The family saga series American Rust on Crave stars Jeff Daniels as Sherriff Del Harris of a forgotten, economically challenged town in rural Pennsylvania. He is in a tough spot as he has had dealings with just about everyone in the area as he’s known them all his life, but sometimes he must bring down the law. He’s in love with Grace (Maura Tierney) who is about to be evicted from her trailer with her son, the school’s popular football star and coach Billy (Alex Neustaedter). It’s fine till her violent, hard-drinking ex shows up. The town’s failing – an auction of homes, including Grace’ trailer, is blocked by rifle-toting citizens, but Sherriff Harris won’t move them along for the realtor – he stands with longtime citizens who have fallen on hard times. Meanwhile, the town’s sent reeling when a man is found murdered, Billy saves a friend who has attempted suicide under a frozen lake when Billy rebuffs him. There is much to consider in this grey place and a wedding celebration that recalls The Deer Hunter’s long-memory searing party, in the same vein. Backhills Noir, complicated relations, shared history and shocking revelations make this a winner.
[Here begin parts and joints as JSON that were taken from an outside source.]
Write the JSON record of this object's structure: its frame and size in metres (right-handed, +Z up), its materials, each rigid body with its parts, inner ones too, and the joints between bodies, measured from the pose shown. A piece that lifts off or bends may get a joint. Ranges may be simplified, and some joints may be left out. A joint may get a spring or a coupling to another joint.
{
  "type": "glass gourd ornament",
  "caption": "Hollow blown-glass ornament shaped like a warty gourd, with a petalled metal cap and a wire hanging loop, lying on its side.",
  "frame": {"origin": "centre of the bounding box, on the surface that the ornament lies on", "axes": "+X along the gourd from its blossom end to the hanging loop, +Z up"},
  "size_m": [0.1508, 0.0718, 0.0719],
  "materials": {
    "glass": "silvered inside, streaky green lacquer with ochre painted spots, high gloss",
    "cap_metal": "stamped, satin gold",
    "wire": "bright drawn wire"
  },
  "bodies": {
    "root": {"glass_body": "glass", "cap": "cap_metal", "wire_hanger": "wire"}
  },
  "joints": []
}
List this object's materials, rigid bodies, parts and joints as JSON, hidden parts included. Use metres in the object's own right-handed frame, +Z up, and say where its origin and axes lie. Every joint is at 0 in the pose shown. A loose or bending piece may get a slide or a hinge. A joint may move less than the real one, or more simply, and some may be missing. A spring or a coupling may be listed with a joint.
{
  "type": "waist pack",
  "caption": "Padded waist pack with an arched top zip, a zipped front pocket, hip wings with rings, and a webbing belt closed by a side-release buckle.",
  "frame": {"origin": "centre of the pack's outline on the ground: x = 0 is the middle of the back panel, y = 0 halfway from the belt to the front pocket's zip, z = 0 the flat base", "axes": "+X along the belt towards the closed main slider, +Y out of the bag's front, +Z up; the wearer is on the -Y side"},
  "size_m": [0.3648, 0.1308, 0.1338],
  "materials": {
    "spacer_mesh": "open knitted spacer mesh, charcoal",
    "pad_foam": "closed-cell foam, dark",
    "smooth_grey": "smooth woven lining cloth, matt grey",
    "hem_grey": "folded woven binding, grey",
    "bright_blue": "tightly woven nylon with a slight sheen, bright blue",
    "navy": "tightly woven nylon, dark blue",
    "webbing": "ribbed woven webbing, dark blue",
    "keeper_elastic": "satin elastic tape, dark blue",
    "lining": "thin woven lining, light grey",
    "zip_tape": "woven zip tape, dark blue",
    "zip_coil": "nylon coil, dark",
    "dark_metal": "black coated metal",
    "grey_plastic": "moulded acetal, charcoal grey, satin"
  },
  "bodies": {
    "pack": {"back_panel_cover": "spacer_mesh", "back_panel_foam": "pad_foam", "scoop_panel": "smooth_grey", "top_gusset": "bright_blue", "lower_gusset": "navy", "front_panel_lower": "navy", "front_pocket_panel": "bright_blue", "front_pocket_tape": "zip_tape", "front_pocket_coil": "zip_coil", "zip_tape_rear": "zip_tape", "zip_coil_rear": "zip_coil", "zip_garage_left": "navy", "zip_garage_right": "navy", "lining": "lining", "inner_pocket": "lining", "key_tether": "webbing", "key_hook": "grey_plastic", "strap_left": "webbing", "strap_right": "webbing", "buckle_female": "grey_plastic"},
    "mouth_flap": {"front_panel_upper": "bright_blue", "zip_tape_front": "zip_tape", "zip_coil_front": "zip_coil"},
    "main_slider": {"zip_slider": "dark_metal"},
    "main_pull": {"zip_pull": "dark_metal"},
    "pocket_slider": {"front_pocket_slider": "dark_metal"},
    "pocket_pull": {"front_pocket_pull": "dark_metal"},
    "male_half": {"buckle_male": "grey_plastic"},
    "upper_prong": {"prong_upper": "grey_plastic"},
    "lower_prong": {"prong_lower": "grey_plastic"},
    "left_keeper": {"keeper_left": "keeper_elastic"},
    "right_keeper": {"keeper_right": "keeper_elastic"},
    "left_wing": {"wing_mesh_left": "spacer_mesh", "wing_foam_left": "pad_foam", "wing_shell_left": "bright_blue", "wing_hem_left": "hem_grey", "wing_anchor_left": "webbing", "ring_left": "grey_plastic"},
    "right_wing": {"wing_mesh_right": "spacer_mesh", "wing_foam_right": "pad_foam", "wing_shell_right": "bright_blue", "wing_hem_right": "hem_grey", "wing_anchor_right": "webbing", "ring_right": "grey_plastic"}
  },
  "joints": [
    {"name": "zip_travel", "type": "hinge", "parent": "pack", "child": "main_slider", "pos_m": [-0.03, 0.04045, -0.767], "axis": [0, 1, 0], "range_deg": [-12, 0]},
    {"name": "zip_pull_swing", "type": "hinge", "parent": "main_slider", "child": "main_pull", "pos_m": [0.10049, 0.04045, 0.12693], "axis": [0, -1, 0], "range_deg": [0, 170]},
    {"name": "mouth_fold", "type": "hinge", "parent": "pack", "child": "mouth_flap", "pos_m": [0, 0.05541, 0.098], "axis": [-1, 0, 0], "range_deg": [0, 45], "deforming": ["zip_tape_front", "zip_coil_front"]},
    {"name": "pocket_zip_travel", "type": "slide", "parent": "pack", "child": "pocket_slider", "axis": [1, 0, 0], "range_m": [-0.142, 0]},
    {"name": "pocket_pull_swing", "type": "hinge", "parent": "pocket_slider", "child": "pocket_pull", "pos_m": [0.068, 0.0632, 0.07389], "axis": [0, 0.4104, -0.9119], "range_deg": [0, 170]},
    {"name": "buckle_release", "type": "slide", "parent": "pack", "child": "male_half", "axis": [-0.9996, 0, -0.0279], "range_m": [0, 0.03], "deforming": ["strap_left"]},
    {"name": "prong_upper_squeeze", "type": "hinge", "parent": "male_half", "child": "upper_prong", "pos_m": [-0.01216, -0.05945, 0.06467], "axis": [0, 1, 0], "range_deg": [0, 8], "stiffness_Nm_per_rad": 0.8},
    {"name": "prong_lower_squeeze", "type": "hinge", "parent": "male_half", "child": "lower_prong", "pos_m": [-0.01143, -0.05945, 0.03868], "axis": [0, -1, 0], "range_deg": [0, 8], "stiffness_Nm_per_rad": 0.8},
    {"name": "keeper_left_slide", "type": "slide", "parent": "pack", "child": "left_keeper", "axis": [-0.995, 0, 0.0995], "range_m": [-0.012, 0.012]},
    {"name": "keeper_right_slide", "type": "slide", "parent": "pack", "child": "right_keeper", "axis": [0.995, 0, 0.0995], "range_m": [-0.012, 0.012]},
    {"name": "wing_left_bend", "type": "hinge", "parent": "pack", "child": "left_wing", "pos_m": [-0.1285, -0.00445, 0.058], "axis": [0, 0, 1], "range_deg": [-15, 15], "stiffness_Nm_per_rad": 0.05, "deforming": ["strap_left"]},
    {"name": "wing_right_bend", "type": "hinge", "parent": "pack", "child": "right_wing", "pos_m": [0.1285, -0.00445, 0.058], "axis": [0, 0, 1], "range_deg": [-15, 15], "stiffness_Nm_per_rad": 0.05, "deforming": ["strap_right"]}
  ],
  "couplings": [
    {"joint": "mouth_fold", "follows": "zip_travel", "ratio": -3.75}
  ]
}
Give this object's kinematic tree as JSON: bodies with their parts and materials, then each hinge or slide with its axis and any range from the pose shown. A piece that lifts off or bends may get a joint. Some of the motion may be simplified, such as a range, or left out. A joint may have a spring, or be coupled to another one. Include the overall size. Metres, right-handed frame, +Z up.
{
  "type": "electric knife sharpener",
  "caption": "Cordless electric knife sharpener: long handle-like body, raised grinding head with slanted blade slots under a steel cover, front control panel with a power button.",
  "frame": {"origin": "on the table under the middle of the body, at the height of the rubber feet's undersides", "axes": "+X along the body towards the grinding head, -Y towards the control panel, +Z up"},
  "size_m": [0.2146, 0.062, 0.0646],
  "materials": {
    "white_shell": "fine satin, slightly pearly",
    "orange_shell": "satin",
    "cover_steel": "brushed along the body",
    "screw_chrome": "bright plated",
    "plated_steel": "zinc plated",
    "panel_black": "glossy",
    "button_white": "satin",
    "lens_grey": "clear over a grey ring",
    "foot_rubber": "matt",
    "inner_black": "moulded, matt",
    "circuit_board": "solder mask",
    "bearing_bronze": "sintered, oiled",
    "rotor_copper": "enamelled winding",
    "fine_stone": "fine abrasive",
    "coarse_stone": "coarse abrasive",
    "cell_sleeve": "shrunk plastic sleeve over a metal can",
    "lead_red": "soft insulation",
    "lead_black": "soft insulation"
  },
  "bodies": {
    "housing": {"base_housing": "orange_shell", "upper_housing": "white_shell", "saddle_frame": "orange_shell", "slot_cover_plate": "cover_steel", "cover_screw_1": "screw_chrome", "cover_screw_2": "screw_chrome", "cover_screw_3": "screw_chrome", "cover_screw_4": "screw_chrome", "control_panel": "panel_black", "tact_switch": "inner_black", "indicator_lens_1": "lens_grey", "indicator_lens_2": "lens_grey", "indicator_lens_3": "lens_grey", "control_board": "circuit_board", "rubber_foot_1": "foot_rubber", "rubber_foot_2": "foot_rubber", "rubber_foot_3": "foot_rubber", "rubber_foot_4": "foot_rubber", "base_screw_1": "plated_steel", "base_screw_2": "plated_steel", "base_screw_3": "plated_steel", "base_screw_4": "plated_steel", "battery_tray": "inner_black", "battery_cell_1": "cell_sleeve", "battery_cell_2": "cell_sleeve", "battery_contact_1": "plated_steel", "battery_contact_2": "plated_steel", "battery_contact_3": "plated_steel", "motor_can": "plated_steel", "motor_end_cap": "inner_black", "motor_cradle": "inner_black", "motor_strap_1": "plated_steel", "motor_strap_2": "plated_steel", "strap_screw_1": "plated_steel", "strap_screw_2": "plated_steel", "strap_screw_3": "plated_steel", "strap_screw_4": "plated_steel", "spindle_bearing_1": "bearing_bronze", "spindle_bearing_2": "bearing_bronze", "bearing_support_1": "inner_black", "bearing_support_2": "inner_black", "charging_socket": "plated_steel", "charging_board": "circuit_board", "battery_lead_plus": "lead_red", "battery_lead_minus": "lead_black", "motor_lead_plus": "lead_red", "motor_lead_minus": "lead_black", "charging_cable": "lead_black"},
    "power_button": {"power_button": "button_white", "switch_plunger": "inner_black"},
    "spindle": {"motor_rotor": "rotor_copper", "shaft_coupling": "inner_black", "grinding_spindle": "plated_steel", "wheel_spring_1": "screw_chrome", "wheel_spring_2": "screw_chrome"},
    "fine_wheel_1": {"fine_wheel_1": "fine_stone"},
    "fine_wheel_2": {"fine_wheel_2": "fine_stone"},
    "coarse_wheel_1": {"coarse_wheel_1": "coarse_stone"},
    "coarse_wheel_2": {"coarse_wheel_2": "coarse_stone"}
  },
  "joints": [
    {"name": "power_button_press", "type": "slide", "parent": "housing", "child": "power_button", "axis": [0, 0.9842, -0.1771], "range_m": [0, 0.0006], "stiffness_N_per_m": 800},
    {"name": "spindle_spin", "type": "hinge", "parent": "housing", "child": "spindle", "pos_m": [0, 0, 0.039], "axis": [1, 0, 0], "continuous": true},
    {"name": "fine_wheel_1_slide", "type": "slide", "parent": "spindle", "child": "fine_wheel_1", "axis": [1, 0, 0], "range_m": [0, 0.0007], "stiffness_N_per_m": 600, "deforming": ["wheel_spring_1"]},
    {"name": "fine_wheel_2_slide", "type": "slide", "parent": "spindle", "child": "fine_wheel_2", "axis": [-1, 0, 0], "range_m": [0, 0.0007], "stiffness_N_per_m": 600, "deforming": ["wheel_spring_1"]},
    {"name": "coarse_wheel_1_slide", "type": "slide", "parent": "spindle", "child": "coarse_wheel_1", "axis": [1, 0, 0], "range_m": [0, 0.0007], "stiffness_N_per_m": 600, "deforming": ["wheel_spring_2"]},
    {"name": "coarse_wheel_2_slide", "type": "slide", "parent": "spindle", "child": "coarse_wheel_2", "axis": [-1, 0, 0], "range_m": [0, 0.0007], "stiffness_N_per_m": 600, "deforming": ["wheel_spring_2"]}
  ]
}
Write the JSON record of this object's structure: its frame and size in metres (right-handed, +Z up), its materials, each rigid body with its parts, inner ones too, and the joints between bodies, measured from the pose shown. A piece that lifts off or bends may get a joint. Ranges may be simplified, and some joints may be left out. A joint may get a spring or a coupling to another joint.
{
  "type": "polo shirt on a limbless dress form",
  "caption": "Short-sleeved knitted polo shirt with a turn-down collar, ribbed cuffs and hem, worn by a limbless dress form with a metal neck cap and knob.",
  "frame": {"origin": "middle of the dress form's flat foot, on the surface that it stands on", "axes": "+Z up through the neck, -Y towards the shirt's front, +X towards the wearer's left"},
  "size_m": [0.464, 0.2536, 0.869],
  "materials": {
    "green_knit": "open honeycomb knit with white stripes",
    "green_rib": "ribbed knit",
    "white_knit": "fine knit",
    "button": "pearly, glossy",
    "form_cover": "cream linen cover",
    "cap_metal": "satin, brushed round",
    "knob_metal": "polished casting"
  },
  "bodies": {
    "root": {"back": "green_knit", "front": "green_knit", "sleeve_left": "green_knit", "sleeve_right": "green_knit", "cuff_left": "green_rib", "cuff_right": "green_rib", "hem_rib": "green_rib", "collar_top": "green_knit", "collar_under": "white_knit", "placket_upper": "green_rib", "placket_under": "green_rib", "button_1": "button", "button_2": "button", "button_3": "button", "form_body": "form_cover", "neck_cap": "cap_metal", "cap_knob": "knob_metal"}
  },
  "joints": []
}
Murdoch heads- your favourite detective series is back for, can you believe it, its 15th season. On Monday return to old Toronto and rejoin the cast of Murdoch Mysteries for another series of brainteasing, smart and always unique adventures with Canada’s leading solver of murder most foul, Det. William Murdoch played by Yannick Bisson. With their lives in danger, Murdoch searches for Anna Fulford and her son in Montreal in the first of two parts, to be continued Sept. 27, following the election. CBC and CBC Gem.
Also, the CBC has two 9/11 documentaries tonight and tomorrow, the 20th anniversary of the terrorist attacks on America. Tonight 9/11: Unfinished Business with Peter Mansbridge on CBC TV and CBC Gem, examines the shocking role the Saudi government played in the worst terrorist attack on US soil in its history. Go inside a group researching that question and the unwitting role the US government played. Peter Mansbridge speaks with retired government agents, the FBI and victims’ family members seeking truth and justice. Tomorrow night, the British doc Surviving 9/11 premieres on The Passionate Eye, at 8 p.m. follows thirteen people haunting every day since that day of infamy in a society that that chosen to move on. WE see the impossibility of moving on, of forgetting. Survivors, first responders and family members of victims take us through that day in real-time.